WHAT TO PRODUCE: Locate each line of the material that contains "model", then return it.

****************************************

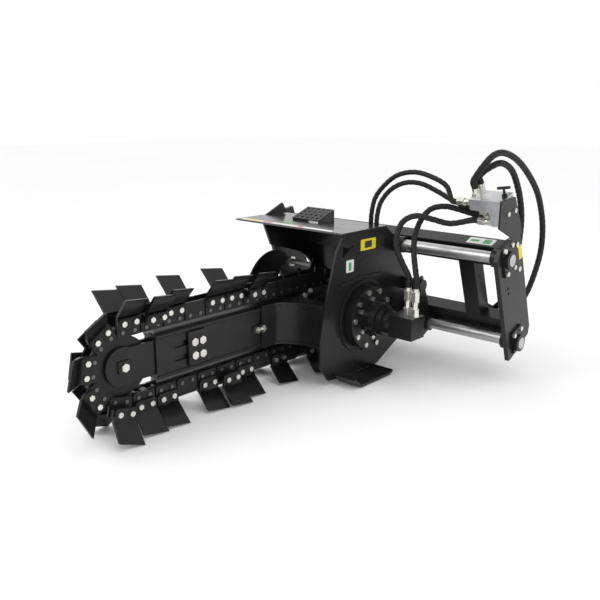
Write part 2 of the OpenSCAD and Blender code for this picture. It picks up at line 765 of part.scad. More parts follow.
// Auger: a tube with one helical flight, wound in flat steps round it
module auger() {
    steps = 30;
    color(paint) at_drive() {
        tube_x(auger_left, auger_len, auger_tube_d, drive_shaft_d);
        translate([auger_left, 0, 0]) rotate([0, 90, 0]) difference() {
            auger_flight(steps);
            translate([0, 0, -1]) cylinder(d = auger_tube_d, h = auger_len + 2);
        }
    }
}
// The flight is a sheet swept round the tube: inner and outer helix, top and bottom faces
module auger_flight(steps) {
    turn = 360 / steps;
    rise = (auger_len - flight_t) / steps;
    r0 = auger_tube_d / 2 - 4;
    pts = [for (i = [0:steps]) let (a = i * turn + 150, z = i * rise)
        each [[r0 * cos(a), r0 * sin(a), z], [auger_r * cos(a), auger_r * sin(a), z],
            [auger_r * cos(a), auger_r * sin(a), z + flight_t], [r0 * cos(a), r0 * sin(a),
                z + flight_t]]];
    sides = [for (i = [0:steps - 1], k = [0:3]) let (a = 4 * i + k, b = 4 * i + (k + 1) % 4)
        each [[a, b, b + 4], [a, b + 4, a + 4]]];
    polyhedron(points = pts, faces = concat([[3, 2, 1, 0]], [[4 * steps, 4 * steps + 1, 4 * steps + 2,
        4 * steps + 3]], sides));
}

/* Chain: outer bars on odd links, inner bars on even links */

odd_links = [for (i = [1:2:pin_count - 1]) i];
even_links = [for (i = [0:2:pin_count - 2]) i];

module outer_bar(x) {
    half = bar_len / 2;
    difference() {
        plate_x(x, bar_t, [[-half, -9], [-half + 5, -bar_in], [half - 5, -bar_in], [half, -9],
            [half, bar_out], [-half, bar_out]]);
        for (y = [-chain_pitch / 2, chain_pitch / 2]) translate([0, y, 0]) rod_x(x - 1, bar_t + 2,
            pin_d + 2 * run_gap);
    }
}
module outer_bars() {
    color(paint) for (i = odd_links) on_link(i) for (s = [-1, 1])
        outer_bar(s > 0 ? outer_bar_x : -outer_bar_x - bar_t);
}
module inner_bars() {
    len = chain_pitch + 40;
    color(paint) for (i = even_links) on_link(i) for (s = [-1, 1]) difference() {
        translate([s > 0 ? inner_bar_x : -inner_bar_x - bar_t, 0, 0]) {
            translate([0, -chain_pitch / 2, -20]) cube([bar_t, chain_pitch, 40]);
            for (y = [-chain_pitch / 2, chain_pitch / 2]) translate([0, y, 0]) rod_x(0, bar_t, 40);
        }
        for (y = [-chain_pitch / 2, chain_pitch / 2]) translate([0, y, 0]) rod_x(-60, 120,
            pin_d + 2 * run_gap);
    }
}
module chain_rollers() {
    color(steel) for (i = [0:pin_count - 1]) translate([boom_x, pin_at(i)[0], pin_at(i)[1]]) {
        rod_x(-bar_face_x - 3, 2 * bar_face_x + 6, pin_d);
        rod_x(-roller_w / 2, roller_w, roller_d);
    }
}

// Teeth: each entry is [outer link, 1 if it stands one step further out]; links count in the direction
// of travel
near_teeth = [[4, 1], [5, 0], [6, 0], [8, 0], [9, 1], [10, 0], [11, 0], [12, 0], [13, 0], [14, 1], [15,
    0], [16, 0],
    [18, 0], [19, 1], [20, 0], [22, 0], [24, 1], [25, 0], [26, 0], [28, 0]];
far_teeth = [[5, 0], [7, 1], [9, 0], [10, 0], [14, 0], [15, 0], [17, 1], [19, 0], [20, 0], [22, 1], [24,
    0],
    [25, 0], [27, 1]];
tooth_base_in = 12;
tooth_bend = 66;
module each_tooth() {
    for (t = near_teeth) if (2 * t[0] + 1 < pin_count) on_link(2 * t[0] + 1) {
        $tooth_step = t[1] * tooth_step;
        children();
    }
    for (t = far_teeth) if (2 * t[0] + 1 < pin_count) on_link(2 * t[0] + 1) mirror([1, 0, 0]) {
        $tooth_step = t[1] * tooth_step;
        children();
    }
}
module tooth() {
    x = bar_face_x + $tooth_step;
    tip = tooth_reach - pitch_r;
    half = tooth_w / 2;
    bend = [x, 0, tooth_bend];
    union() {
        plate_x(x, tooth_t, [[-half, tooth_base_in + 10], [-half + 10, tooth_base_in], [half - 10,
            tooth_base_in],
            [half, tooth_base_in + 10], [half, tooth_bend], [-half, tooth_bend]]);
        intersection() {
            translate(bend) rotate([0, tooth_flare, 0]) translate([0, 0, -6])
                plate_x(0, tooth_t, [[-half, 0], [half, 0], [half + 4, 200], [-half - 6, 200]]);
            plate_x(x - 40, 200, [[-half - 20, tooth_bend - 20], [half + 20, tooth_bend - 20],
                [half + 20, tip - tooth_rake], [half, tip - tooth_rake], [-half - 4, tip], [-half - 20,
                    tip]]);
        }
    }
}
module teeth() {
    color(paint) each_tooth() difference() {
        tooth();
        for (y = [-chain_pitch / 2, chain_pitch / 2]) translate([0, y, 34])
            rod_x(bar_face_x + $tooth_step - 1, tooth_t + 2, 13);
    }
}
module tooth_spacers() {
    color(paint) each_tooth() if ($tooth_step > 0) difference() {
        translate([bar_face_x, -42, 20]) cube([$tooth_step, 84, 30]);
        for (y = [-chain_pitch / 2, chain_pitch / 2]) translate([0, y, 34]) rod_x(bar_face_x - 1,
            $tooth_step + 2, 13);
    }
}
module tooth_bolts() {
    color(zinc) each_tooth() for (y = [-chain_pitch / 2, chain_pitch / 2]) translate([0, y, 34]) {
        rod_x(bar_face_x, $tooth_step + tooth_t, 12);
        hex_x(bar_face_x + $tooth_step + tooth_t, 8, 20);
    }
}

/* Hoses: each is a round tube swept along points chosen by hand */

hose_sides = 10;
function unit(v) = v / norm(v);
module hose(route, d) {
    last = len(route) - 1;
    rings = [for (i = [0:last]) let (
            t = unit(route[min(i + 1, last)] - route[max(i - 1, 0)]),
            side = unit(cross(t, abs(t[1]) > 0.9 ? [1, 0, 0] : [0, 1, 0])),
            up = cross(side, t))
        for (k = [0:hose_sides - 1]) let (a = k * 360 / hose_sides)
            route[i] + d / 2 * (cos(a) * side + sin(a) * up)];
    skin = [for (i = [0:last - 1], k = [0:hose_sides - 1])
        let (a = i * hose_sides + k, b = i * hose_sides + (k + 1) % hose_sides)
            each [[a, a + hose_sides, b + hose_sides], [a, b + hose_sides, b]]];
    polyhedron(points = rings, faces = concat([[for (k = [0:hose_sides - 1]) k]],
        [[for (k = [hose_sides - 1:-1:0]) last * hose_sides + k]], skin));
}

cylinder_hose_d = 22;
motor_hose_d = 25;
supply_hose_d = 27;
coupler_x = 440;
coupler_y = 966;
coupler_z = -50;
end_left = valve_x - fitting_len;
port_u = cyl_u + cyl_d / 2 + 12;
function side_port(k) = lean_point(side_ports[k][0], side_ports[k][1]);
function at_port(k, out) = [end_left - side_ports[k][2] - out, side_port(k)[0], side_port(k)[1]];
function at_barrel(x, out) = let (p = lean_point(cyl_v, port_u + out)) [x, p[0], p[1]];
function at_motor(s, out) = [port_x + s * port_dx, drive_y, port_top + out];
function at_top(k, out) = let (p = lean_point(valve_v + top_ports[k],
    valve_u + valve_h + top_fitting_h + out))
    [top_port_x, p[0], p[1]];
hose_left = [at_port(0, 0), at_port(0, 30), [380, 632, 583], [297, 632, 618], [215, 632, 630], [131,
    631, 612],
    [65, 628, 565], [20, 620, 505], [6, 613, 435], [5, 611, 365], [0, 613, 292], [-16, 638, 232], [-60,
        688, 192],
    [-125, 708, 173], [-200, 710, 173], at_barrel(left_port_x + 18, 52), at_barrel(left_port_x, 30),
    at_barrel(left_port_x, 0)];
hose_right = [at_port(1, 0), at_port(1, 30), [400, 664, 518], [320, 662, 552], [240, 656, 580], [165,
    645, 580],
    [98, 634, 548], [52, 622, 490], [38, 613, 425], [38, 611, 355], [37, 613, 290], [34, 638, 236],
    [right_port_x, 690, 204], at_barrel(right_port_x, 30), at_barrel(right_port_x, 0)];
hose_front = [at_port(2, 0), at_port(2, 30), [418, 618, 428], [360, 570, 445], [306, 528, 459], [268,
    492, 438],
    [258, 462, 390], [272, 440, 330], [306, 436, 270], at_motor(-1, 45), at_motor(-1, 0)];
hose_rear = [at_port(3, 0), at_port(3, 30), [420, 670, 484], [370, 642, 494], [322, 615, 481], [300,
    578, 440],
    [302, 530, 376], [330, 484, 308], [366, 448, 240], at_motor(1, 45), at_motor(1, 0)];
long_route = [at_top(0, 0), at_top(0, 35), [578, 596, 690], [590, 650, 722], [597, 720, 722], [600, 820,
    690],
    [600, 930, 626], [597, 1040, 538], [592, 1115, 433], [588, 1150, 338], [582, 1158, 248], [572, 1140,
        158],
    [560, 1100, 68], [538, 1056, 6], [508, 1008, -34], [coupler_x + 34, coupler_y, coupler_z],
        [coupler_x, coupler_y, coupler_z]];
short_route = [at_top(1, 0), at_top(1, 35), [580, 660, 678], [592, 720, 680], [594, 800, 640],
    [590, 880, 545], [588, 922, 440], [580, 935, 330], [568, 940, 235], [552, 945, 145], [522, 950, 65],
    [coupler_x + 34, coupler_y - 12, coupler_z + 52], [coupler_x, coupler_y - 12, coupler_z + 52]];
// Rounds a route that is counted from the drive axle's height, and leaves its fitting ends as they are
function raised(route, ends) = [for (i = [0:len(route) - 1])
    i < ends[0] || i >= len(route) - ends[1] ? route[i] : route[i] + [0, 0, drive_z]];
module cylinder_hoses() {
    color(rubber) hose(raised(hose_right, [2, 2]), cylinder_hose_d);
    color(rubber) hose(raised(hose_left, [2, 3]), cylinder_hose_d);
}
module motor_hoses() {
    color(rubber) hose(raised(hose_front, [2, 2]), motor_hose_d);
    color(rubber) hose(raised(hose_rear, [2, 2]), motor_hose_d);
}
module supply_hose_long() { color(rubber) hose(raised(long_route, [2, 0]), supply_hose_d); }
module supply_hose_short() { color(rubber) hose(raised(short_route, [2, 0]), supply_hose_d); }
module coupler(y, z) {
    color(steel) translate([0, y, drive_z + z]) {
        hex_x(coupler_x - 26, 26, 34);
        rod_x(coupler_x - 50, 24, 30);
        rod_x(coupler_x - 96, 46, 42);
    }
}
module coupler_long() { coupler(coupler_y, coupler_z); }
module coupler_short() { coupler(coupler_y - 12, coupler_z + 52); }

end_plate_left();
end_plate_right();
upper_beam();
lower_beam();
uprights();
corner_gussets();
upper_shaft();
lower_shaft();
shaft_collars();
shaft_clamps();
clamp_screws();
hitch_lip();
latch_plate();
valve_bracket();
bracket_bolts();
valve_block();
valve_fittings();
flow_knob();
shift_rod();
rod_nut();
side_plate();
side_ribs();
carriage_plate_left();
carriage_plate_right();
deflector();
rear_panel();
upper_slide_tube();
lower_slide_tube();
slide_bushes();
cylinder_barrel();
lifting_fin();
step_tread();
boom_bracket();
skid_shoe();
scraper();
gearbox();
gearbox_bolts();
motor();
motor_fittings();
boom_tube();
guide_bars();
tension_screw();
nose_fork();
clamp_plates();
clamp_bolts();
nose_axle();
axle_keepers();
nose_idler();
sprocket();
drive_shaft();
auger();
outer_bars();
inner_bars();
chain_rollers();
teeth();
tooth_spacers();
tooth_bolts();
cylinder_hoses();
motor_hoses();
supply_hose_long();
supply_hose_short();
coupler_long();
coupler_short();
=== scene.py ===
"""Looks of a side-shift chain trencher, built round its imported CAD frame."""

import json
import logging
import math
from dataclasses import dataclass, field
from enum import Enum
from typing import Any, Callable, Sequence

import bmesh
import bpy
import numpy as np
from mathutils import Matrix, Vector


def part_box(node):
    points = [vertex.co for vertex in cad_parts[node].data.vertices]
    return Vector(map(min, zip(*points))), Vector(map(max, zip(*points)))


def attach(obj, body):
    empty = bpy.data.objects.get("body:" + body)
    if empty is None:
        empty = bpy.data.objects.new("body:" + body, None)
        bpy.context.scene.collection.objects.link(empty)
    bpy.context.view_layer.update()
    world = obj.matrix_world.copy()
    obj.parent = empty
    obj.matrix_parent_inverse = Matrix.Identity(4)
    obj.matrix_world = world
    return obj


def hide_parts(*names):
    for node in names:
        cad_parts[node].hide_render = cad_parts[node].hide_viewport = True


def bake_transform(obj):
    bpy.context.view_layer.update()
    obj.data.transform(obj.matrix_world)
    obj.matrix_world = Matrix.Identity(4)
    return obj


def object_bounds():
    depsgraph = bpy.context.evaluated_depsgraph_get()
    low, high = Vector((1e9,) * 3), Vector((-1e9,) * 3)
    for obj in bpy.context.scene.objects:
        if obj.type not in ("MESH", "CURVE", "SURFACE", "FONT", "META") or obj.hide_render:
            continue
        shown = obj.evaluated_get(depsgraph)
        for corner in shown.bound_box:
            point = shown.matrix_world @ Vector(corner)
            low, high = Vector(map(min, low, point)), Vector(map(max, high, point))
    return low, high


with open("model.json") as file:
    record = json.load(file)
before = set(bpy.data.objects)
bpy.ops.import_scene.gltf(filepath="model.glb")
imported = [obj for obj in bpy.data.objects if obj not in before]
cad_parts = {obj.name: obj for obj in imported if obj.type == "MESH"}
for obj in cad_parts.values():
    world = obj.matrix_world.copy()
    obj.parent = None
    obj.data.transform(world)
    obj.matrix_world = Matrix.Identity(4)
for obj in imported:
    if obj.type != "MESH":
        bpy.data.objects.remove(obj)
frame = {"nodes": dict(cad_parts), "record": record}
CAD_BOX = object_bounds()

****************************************

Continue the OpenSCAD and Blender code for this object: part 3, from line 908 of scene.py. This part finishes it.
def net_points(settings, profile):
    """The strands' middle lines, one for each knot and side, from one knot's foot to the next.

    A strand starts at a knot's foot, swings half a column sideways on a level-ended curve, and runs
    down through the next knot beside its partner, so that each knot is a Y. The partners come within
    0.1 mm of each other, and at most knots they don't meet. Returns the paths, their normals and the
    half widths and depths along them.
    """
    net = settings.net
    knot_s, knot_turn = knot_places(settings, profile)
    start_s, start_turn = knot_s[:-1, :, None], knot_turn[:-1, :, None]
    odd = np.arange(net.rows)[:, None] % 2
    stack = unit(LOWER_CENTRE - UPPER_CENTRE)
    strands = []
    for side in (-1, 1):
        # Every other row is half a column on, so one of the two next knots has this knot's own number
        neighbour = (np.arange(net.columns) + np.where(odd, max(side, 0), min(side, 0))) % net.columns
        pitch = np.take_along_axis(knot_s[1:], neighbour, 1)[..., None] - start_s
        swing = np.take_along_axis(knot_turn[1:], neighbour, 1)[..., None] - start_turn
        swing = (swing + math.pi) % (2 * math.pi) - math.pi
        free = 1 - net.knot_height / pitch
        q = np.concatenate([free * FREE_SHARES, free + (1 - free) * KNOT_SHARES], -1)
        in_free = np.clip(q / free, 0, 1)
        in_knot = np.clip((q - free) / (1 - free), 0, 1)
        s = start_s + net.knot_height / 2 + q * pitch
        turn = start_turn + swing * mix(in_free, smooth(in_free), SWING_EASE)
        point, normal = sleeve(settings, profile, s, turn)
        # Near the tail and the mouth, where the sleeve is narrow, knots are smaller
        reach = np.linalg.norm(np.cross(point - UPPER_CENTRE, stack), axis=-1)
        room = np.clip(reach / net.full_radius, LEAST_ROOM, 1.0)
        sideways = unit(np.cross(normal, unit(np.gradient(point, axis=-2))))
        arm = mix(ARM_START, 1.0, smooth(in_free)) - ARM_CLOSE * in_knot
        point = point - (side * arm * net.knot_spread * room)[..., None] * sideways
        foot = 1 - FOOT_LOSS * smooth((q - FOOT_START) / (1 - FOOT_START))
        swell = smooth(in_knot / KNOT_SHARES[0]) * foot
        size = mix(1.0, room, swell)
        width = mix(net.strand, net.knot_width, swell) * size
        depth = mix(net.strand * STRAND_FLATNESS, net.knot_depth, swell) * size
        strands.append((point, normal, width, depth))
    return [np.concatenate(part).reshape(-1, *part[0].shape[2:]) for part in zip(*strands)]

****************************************

EXPECTED ANSWER:
with open("model.json") as file:
bpy.ops.import_scene.gltf(filepath="model.glb")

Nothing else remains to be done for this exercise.